Articolo di Applied Scholastics Online Academy
“La scoperta consiste nel vedere ciò che
tutti gli altri hanno visto e pensare ciò che nessuno ha pensato.”
– Albert Szent-Gyorgyi, autore di “The Scientist Speculates”
– Albert Szent-Gyorgyi, autore di “The Scientist Speculates”
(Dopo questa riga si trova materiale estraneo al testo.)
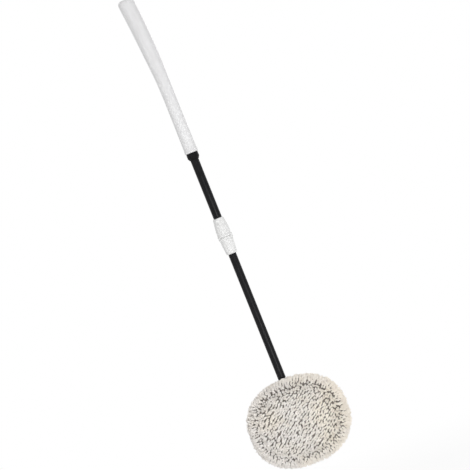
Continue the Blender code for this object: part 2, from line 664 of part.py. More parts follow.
def make_back_plate(material, parent):
    """The oval plate: a rim and a ring rib on its back, radial ribs between them, holes for the screws."""
    rim_top = PLATE_BACK + PLATE_RIB_HEIGHT
    ring_in = PLATE_RING_INSET + PLATE_RING_WIDTH
    profile = ((PLATE_INSET, PLATE_FRONT), (PLATE_INSET, PLATE_BACK), (PLATE_RING_INSET, PLATE_BACK),
               (PLATE_RING_INSET, rim_top), (ring_in, rim_top), (ring_in, PLATE_BACK))
    plate = piece("back_plate", oval_disc(profile), material, parent)
    ribs = []
    for k in range(PLATE_RIB_COUNT):
        heading = math.tau * (k + 0.5) / PLATE_RIB_COUNT
        x, z = oval_point(heading, PLATE_RING_INSET)
        outer = Vector((x, 0, z))
        start = outer.normalized() * PLATE_RIB_START
        side = outer.normalized().cross(Vector((0, 1, 0))) * PLATE_RIB_THICK / 2
        far = outer * (1 - PLATE_RING_WIDTH / outer.length / 2)
        rib = bmesh.new()
        corners = (start - side, start + side, far + side, far - side)
        low = [rib.verts.new(c + Vector((0, PLATE_BACK - PLATE_THICK / 2, 0))) for c in corners]
        high = [rib.verts.new(c + Vector((0, rim_top, 0))) for c in corners]
        for vert in high[:2]:
            vert.co.y = PLATE_BACK + PLATE_RIB_HEIGHT * PLATE_RIB_LOW_SHARE
        skinned(rib, [low, high], closed=False)
        bmesh.ops.recalc_face_normals(rib, faces=rib.faces)
        ribs.append(rib)
    boolean(plate, piece("plate_ribs", merged(ribs), None, parent, cutter=True), "UNION")
    holes = []
    for x, z in screw_places():
        hole = along_y(rod(SCREW_R + SEAT_GAP, -CUT_OVER, PLATE_THICK + CUT_OVER, SCREW_HOLE_SIDES))
        holes.append(moved(hole, (x, PLATE_BACK, z)))
    boolean(plate, piece("plate_holes", merged(holes), None, parent, cutter=True))


def roll_point(angle, sunk=0.0):
    """(inset, depth) on the side band's round, zero at its widest and growing towards the face."""
    inset = ROLL_WIDTH - (ROLL_WIDTH - sunk) * math.cos(angle)
    return inset, ROLL_CENTRE - (ROLL_DEPTH - sunk) * math.sin(angle)


def roll_angles(steps):
    return [BACK_ANGLE + (SEAM_ANGLE - BACK_ANGLE) * k / steps for k in range(steps + 1)]


def crown(share):
    """Depth of the face panel's outer side, at a share of the way from its centre to its seam."""
    return FACE_EDGE - FACE_CROWN * (1 - share * share)


def face_section(share):
    """(inset, depth) of the face panel's outer side, at a share of the way from its centre to its seam."""
    return HEAD_HALF_HEIGHT - (HEAD_HALF_HEIGHT - FACE_INSET) * share, crown(share)


def make_foam_pad(material, parent):
    """The foam between the plate and the cover: flat on the plate, crowned in front, round at the side."""
    sunk = CLOTH_THICK + SEAT_GAP
    base = sunk + SEAT_GAP
    start = math.asin((ROLL_CENTRE - PLATE_FRONT + SEAT_GAP) / (ROLL_DEPTH - base))
    profile = [(PLATE_INSET, PLATE_FRONT - SEAT_GAP), roll_point(start, base)]
    profile += [roll_point(angle, sunk) for angle in roll_angles(ROLL_STEPS) if angle > start]
    for inset, depth in [face_section(share) for share in FACE_SECTION_SHARES]:
        profile.append((inset, depth + sunk))
    piece("foam_pad", oval_disc(profile), material, parent)


def face_point(share, turn):
    """A point of the face panel's outer side, at a share of the way from its centre to its seam."""
    x, z = oval_point(turn, FACE_INSET)
    return Vector((x * share, crown(share), z * share))


def strand(bm, root, outward, heading, length):
    """A three-sided strand that tapers from under the cloth to its blunt tip."""
    side = outward.orthogonal().normalized()
    arms = [Matrix.Rotation(math.tau * k / STRAND_SIDES, 3, outward) @ side for k in range(STRAND_SIDES)]
    start = root - heading * STRAND_SINK
    tip = root + heading * length
    low = [bm.verts.new(start + arm * STRAND_R) for arm in arms]
    high = [bm.verts.new(tip + arm * STRAND_R * STRAND_TIP_SHARE) for arm in arms]
    skinned(bm, [low, high], closed=False)


def make_face_pile(material, parent):
    """The face panel's cloth and its strands, laid out on a golden spiral so that none meet."""
    width = HEAD_HALF_WIDTH - FACE_INSET
    height = HEAD_HALF_HEIGHT - FACE_INSET
    outer = [face_section(share) for share in FACE_SECTION_SHARES]
    inner = [(inset, depth + CLOTH_THICK) for inset, depth in reversed(outer)]
    face = piece("face_pile", oval_disc(inner + outer), material, parent)
    strands = bmesh.new()
    lean = Vector((math.cos(FACE_LEAN_HEADING), 0, math.sin(FACE_LEAN_HEADING)))
    inner_share = 1 - STRAND_EDGE_GAP / height
    for k in range(FACE_STRANDS):
        spread = math.sqrt((k + 0.5) / FACE_STRANDS) * inner_share
        root = face_point(spread, k * GOLDEN_TURN)
        slope = FACE_CROWN / width / height
        outward = Vector((root.x * slope, -1, root.z * slope)).normalized()
        tilt = FACE_LEAN * (1 - spread ** FACE_LEAN_FADE_POWER)
        heading = (outward * math.cos(tilt) + lean * math.sin(tilt)).normalized()
        strand(strands, root, outward, heading, STRAND_LENGTH)
    boolean(face, piece("face_strands", strands, None, parent, cutter=True), "UNION")


def make_side_pile(material, parent):
    """The side band's cloth, round from the seam to the plate's edge, and its rows of strands."""
    outer = [roll_point(a) for a in roll_angles(ROLL_STEPS)]
    inner = [roll_point(a, CLOTH_THICK) for a in reversed(roll_angles(ROLL_STEPS))]
    band = piece("side_pile", oval_ring(outer + inner), material, parent)
    strands = bmesh.new()
    for row in range(BAND_ROWS):
        angle = BAND_FIRST_ANGLE + (BAND_LAST_ANGLE - BAND_FIRST_ANGLE) * row / (BAND_ROWS - 1)
        inset, depth = roll_point(angle)
        for k in range(BAND_STRANDS_IN_ROW):
            turn = math.tau * (k + 0.5 * (row % 2)) / BAND_STRANDS_IN_ROW
            x, z = oval_point(turn, inset)
            root = Vector((x, depth, z))
            away = oval_away(turn, inset)
            outward = (away * math.cos(angle) + Vector((0, -1, 0)) * math.sin(angle)).normalized()
            heading = (outward + away * BAND_COMB_SHARE).normalized()
            strand(strands, root, outward, heading, STRAND_LENGTH)
    boolean(band, piece("band_strands", strands, None, parent, cutter=True), "UNION")


def make_cover_skirt(material, parent):
    """The cover's cloth behind the plate, turned over at its inner edge to hold the elastic."""
    lie = PLATE_BACK + SEAT_GAP
    rim = PLATE_INSET - CLOTH_THICK - SEAT_GAP
    hem_centre = (SKIRT_INSET, lie + HEM_R)
    inner_r = HEM_R - SKIRT_THICK
    start = -math.pi / 2
    outer = arc(hem_centre, HEM_R, start, HEM_END_ANGLE, HEM_STEPS)
    inner = arc(hem_centre, inner_r, HEM_END_ANGLE, start, HEM_STEPS)
    edge = PLATE_BACK - SEAT_GAP
    profile = [(rim, edge), (rim + SKIRT_THICK, edge), (rim + SKIRT_THICK, lie),
               *outer, *inner, (rim, lie + SKIRT_THICK)]
    piece("cover_skirt", oval_ring(profile), material, parent)


def make_hem_elastic(material, parent):
    """The elastic cord inside the hem."""
    centre = (SKIRT_INSET, PLATE_BACK + SEAT_GAP + HEM_R)
    profile = arc(centre, ELASTIC_R, 0, math.tau, ELASTIC_SIDES)[:-1]
    piece("hem_elastic", oval_ring(profile), material, parent)


def build():
    clear_scene()
    soft_white = finish("soft_white", (0.80, 0.80, 0.80), 0.6)
    hard_white = finish("hard_white", (0.82, 0.82, 0.81), 0.35)
    black_plastic = finish("black_plastic", (0.012, 0.012, 0.013), 0.45)
    black_coat = finish("black_coat", (0.010, 0.010, 0.011), 0.35, 0.2)
    grey_plastic = finish("grey_plastic", (0.25, 0.25, 0.26), 0.5)
    zinc = finish("zinc", (0.6, 0.6, 0.62), 0.35, 1.0)
    foam = finish("foam", (0.55, 0.53, 0.48), 0.95)
    pile = finish("cotton_pile", (0.66, 0.62, 0.55), 0.95)
    cloth = finish("cloth", (0.62, 0.59, 0.54), 0.9)
    elastic = finish("elastic", (0.75, 0.74, 0.72), 0.7)

    handle = frame_at("handle_frame", (0, 0, 0))
    turn = frame_at("lock_turn_axis", (0, 0, -LOCK_SEAM), handle)
    slide = frame_at("pole_slide_axis", (0, 0, -LOCK_SEAM), handle)
    tilt = frame_at("head_tilt_axis", (0, 0, LOCK_SEAM - PIVOT_DROP), slide)

    make_grip(soft_white, handle)
    make_grip_ring(black_plastic, handle)
    make_upper_tube(black_coat, grey_plastic, handle)
    make_lock_body(hard_white, handle)
    make_lock_collet(grey_plastic, handle)
    make_lock_nut(hard_white, turn)
    make_lower_tube(black_coat, grey_plastic, slide)
    make_head_socket(black_plastic, slide)
    make_socket_rivet(zinc, slide)
    make_bracket(black_plastic, tilt)
    make_pivot_fasteners(zinc, tilt)
    make_bracket_screws(zinc, tilt)
    make_back_plate(black_plastic, tilt)
    make_foam_pad(foam, tilt)
    make_face_pile(pile, tilt)
    make_side_pile(pile, tilt)
    make_cover_skirt(cloth, tilt)
    make_hem_elastic(elastic, tilt)


build()
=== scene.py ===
"""Looks of a telescopic car wash brush with an oval cotton head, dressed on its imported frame."""

import math
import random

import bmesh
import bpy
from mathutils import Matrix, Vector, noise


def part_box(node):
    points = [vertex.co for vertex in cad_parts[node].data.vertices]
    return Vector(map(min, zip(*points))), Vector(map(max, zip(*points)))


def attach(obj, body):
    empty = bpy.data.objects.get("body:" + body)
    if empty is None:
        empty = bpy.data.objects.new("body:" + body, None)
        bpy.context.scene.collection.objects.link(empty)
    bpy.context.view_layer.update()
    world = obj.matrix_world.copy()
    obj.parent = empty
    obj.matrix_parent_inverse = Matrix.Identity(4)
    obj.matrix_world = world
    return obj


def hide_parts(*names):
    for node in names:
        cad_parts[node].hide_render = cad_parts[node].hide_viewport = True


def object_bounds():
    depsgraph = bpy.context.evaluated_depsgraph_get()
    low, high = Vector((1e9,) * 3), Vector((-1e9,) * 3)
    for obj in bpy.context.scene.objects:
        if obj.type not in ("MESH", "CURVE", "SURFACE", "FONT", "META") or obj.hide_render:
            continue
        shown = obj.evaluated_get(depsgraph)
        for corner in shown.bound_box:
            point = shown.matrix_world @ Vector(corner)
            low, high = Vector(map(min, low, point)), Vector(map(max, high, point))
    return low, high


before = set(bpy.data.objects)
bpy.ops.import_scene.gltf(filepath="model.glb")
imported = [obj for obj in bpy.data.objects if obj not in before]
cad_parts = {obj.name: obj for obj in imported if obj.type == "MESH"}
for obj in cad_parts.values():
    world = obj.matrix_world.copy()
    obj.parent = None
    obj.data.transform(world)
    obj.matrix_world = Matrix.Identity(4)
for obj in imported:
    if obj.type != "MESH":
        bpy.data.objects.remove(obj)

cad_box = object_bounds()
chance = random.Random(7)

# Merging, facets and rounding
MERGE_WITHIN = 0.000002
ROUND_SIDES = 96
OVAL_STEPS = 176
FACE_RINGS = 24
ROLL_RINGS = 20
SHARP_ANGLE = math.radians(32)
FLAT_ANGLE = math.radians(1)
EDGE_ROUND = 0.0003

# Camera: the photograph's scale, its tilt and the place of the grip's end in it
PHOTO_WIDTH_PX = 470
PIXEL_SIZE = 0.0022
POLE_TILT = math.radians(21.83)
GRIP_END_PX = (129.7, -2.0)
CAMERA_DISTANCE = 5.0
SENSOR_WIDTH = 36.0

# Floor and room: the floor turns from nearly white to white between near and far
FLOOR_HALF_SIDE = 14
FLOOR_DROP = 0.16
FLOOR_WHITE_SHARE = 0.82
FLOOR_NEAR = 0.6
FLOOR_FAR = 1.4
ROOM_LEVEL = 0.53

# Grip: the step between its rings, where its outside begins beside its bore, and its unevenness
GRIP_RING_STEP = 0.006
GRIP_OUTSIDE = 1.1
GRIP_WAVE_SCALE = 45
GRIP_WAVE_DEPTH = 0.00012

# Twist lock's flutes: their form, their distance from each half's ends, and their least radius
# beside the tube's
FLUTES = 12
FLUTE_SIDES = 12
FLUTE_HEADING = math.radians(10)
FLUTE_DEPTH = 0.0005
FLUTE_POWER = 1.4
FLUTE_FADE = 0.003
FLUTE_STEP = 0.0015
UPPER_FLUTE_FOOT = 0.0062
UPPER_FLUTE_TOP = 0.006
UPPER_FLUTE_OUTSIDE = 1.12
NUT_FLUTE_FOOT = 0.003
NUT_FLUTE_TOP = 0.0055
NUT_FLUTE_OUTSIDE = 1.28

# Fasteners: shares are of the head's radius, and the bolt's dome is a share of its head's height;
# the rings of the domes lie closer where the walls of the recesses are
FASTENER_SIDES = 72
FASTENER_ROUND = 0.0002
DOME_SHARES = (0.01, 0.07, 0.14, 0.2, 0.27, 0.34, 0.37, 0.39, 0.45,
               0.5, 0.55, 0.57, 0.7, 0.8, 0.88, 0.94, 0.98, 1.0)
DOME_POWER = 3
SCREW_HEAD = 0.0022
SCREW_SHANK_SHARE = 1 / 2
SCREW_TIP_SHARE = 1 / 6
CROSS_DEPTH = 0.0016
CROSS_REACH = 0.56
CROSS_HALF_WIDTH = 0.13
BOLT_DOME_SHARE = 0.6
BOLT_SHANK_SHARE = 0.56
BOLT_TIP_SHARE = 1 / 7
SOCKET_DEPTH = 0.0014
SOCKET_REACH = 0.38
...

Nella nostra società altamente tecnologica la
capacità di fare ricerca è vitale per poter avere successo. Eppure molte scuole
non la insegnano mai e anche quando lo fanno solitamente trascurano il passo
più semplice e più basilare, qualcosa che il bambino deve essere in
grado di fare prima di poter effettuare la sua ricerca. Di che si tratta? Si
tratta del fatto che dev'essere in grado di osservare (vedere, guardare) ciò
che ha di fronte.
Per insegnare l'osservazione è necessario
permettere al bambino di osservare le cose da sé. E per raggiungere tale
scopo dobbiamo essere disposti a ignorare le sue risposte sbagliate. Ciò
non vuol dire che si debbano dare al bambino concetti sbagliati o permettere
che li conservi. Non è questo ciò di cui stiamo parlando. Non confondiamolo con
la lettura, in cui insegnamo ai bambini che le parole hanno definizioni
precise. Non confondiamolo con la matematica, dove insegnamo che i problemi
spesso hanno precise risposte. Non confondiamolo nemmeno con l'ortografia, dove
insegnamo che le lettere vanno scritte in un ordine specifico, che permette a
chi legge di duplicare ciò che è stato scritto.
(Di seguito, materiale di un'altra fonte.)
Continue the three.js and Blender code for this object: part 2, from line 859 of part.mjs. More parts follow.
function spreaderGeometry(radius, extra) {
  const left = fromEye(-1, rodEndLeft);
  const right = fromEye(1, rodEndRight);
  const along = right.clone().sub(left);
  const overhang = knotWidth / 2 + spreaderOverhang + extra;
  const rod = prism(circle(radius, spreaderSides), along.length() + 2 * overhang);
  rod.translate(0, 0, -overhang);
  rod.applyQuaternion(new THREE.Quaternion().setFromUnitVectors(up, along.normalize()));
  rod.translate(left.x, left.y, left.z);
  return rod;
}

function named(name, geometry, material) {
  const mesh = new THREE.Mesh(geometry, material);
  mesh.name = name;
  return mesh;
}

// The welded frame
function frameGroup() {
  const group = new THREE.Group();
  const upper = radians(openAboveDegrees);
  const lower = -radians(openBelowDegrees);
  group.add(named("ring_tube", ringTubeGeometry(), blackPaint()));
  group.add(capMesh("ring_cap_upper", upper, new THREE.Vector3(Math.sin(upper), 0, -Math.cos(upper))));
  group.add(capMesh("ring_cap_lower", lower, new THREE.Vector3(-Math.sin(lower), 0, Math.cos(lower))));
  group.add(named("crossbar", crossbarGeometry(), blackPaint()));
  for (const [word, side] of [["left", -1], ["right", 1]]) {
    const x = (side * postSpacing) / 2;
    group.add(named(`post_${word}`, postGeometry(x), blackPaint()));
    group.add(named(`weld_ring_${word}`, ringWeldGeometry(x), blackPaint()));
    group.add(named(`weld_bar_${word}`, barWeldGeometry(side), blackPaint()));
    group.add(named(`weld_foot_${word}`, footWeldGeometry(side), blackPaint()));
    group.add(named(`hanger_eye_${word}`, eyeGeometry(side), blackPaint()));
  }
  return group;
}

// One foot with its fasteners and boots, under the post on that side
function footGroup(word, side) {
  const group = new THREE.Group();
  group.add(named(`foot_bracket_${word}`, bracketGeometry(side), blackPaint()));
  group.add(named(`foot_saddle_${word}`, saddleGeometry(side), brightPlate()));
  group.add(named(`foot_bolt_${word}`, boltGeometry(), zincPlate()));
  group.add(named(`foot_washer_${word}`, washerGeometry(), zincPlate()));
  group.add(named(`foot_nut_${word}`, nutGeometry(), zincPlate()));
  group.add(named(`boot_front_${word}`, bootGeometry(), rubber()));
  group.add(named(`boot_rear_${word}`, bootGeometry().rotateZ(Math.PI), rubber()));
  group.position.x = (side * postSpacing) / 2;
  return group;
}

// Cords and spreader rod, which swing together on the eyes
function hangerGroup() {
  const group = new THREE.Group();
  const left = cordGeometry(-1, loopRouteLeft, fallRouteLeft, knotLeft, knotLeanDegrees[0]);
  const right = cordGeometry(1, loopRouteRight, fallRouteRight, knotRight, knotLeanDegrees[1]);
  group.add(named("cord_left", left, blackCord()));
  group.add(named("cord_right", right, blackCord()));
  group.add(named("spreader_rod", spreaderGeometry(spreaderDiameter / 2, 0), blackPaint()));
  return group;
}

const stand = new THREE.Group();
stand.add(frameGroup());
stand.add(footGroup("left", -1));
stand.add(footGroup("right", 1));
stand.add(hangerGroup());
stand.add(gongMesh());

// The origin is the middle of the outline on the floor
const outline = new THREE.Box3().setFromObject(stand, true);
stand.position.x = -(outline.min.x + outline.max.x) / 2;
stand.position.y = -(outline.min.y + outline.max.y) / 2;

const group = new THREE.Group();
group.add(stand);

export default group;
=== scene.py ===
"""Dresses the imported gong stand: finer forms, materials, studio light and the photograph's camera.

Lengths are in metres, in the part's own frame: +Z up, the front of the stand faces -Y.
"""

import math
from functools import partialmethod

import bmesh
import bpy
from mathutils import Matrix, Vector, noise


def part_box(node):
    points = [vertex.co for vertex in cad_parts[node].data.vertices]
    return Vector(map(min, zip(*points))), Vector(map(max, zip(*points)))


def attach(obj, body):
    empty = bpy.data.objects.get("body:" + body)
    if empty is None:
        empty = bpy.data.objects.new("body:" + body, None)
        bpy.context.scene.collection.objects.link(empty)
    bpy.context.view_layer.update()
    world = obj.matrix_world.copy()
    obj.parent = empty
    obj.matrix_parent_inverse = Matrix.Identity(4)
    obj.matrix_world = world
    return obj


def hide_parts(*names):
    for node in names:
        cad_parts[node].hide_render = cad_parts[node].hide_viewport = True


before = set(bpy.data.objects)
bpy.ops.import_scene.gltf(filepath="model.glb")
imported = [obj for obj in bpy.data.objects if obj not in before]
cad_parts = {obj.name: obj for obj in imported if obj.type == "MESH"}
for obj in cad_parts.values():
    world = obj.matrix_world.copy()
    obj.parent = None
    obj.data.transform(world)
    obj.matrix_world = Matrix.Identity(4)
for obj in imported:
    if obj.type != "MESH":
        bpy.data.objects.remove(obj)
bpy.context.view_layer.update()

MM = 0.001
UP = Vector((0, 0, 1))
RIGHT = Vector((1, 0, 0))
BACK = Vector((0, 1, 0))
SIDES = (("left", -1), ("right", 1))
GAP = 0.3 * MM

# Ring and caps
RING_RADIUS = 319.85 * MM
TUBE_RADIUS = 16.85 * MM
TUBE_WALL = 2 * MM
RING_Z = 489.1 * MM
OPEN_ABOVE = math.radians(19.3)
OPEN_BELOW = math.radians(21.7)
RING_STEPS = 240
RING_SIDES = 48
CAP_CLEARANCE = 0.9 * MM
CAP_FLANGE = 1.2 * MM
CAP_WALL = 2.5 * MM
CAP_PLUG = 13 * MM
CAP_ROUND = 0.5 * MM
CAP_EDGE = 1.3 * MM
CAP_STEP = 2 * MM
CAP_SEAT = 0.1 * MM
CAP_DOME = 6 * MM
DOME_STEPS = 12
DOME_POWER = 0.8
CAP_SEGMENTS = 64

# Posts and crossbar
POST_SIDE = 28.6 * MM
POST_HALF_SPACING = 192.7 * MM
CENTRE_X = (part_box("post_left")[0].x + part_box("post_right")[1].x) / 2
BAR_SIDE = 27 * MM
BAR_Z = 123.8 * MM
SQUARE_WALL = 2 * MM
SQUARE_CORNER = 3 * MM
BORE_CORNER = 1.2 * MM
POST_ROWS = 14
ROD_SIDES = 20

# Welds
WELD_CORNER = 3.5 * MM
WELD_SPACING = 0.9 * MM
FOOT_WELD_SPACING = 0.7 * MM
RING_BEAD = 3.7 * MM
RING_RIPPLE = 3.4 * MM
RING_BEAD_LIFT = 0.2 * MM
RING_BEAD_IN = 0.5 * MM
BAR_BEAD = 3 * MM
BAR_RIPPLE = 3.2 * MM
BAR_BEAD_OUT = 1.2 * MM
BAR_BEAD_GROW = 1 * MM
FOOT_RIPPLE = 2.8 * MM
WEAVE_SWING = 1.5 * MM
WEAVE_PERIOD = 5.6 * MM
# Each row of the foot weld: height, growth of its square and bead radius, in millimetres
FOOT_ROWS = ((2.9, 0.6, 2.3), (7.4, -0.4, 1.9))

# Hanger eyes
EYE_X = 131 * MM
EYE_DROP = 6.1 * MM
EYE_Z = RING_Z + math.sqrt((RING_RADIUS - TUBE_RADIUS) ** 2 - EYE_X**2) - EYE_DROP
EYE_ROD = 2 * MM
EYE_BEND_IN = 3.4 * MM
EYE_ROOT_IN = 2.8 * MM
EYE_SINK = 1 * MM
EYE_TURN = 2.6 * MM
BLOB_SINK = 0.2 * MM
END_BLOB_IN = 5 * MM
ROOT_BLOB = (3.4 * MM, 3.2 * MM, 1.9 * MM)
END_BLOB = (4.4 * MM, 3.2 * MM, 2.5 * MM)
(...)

Piuttosto, ciò di cui parliamo qui, è quella
capacità unica del bambino di vedere ciò che vede. Funziona così: chiediamo al
bambino di dirci quello che percepisce (vede, osserva, guarda) in un dato
momento. E l'unica risposta “giusta” (corretta, vera) è esattamente e
precisamente quello che il bambino percepisce.
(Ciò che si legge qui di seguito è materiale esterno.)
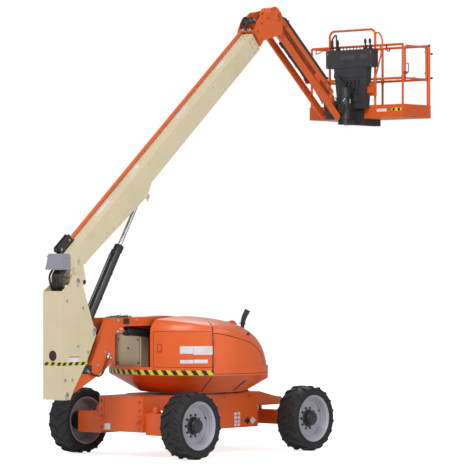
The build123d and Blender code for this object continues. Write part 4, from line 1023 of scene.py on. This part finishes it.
@piece_of(HOSE, "platform", "black_plastic")
def console_levers(bm):
    """A row of switches, three joysticks and the loop that guards the handset."""
    for k in range(13):
        y = DESK_LOW[1] + 0.06 + k * 0.065
        base = frame_at((DESK_X0 + 0.035, y, DESK_TOP + 0.02), (-0.25, 0, 1))
        add_lathe(bm, SWITCH, base, 12)
    for y in (0.30, -0.24, -0.33):
        base = frame_at((DESK_X1 - 0.06, y, DESK_TOP + 0.02), (-0.1, 0, 1))
        add_lathe(bm, JOYSTICK, base, 20)
    x = DESK_X0 + 0.03
    handset_loop = [(x, 0.375, DESK_TOP), (x, 0.375, DESK_TOP + 0.2), (x, 0.29, DESK_TOP + 0.28),
                    (x, 0.285, DESK_TOP + 0.1), (x, 0.285, DESK_TOP)]
    add_tube(bm, rounded(handset_loop, 0.05), 0.012, 12)
    sleeve = [(0.02, -0.06), (0.024, -0.05), (0.024, 0.05), (0.02, 0.06)]
    add_lathe(bm, sleeve, frame_at((x, 0.375, DESK_TOP + 0.12), UP), 16)


@piece_of([GREY_PLASTIC, ZINC], "platform", "black_plastic", smooth=False)
def console_plates(bm):
    add_patch(bm, (DESK_X0 - 0.001, 0.05, DESK_TOP - 0.09), RIGHT, UP, 0.28, 0.07, 0.001)
    add_patch(bm, (DESK_X0 - 0.001, -0.27, DESK_TOP - 0.09), RIGHT, UP, 0.14, 0.07, 0.001)
    for y, z in ((0.44, DESK_TOP - 0.03), (-0.40, DESK_TOP - 0.03), (0.44, DESK_TOP - 0.22), (-0.40, DESK_TOP - 0.22)):
        add_bolt(bm, (DESK_X0 - 0.001, y, z), BACK, 0.008, 0.002, 1)


@piece_of([HOSE, BLACK], "platform", "tyre_rubber")
def pedestal_hoses(bm):
    """The handset's coiled lead, and four short hoses down the pedestal."""
    turns, steps, coil_r = 6, 96, 0.026
    coil = []
    for k in range(steps + 1):
        f = k / steps
        a = f * TAU * turns
        coil.append((DESK_X1 - 0.18 + coil_r * math.cos(a), 0.19 - 0.14 * f + 0.012 * math.sin(a),
                     5.54 - 0.13 * f + coil_r * math.sin(a)))
    add_tube(bm, coil, 0.008, 8)
    for k in range(4):
        y = -0.16 + 0.075 * k
        face, out = PEDESTAL_X, PEDESTAL_X - 0.03
        add_hose(bm, [(face, y, 5.48), (out, y, 5.45), (out, y + 0.02, 5.30), (face, y + 0.02, 5.27)], 0.011, 0.02)


@piece_of([BLACK, ZINC], "platform_rotator", "black_paint")
def rotator_trim(bm):
    for k in range(3):
        z = 4.97 + 0.12 * k
        add_lathe(bm, [(0.104, -0.012), (0.112, -0.01), (0.112, 0.01), (0.104, 0.012)],
                  frame_at((ROTATOR_X, 0, z), UP), 36, closed=True)
    for p in ring(8, 0.082, 5.29):
        add_bolt(bm, p + Vector((ROTATOR_X, 0, 0)), UP, 0.009, 0.004, 1)
    for side in (-1, 1):
        add_box(bm, (ROTATOR_X - 0.03, side * 0.10 - 0.02, 5.05), (ROTATOR_X + 0.03, side * 0.10 + 0.02, 5.16))
        add_hose(bm, [(ROTATOR_X, side * 0.118, 5.14), (ROTATOR_X - 0.02, side * 0.135, 5.20),
                      (ROTATOR_X - 0.08, side * 0.10, 5.22), (ROTATOR_X - 0.09, side * 0.06, 5.16)], 0.010, 0.03)


@piece_of(ORANGE, "platform", "orange_paint", bevel=0.004)
def platform_bracket(bm):
    add_box(bm, (DESK_X1 - 0.09, -0.40, 5.28), (DESK_X1 - 0.03, -0.29, 5.38))
    add_box(bm, (DESK_X1 - 0.05, -0.43, 5.24), (DESK_X1 - 0.03, -0.27, 5.44))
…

Il concetto è talmente elementare da essere
spesso trascurato. Lo si può comprendere meglio se lo si paragona al modo in
cui un bambino molto piccolo scopre il mondo. Eccone un esempio: quando mio
nipote Corbin aveva circa un anno e mezzo come molti bambini adorava giocare a
nascondino. Nascondeva la testa sotto il lenzuolo e, dato che lui non riusciva
a vedere me, riteneva che anch'io non potessi vedere lui. Io mi adeguavo alla
sua idea e lo cercavo in lungo e in largo, chiedendo a voce alta: “Oh, dove si
sarà nascosto Corbin?”. Alla fine
sollevavo il lenzuolo e dicevo: “Ti ho trovato!” e lui strillava compiaciuto.
Nel giro di alcune settimane, Corbin aveva poi imparato per conto suo (senza
che nessuno glielo dicesse) a nascondere tutto il corpo.
È facile migliorare l'arte della scoperta: se
il vostro bambino dice che il ragno che sta guardando ha quattro zampe e un
occhio, semplicemente ringraziatelo per avervelo detto. Non cercate di
correggere la sua osservazione. Ben presto scoprirà l'altro occhio e le altre
zampe per conto suo, se gliene viene data l'opportunità.
Quando diciamo a un bambino: “No, no, no, non
è così”, “È storto, non è dritto”, “È blu scuro, non è nero”, “Su questo sbagli
e su quello hai torto”, finiremo per avere un bambino che smette di guardare le
cose per conto suo.
Dobbiamo essere disposti a ignorare
l'imprecisione nell'osservazone dei bambini e a permettere che loro stessi
la mettano a posto. Quando incoraggiamo i bambini a osservare da sé,
permettiamo loro di sperimentare la magia della scoperta.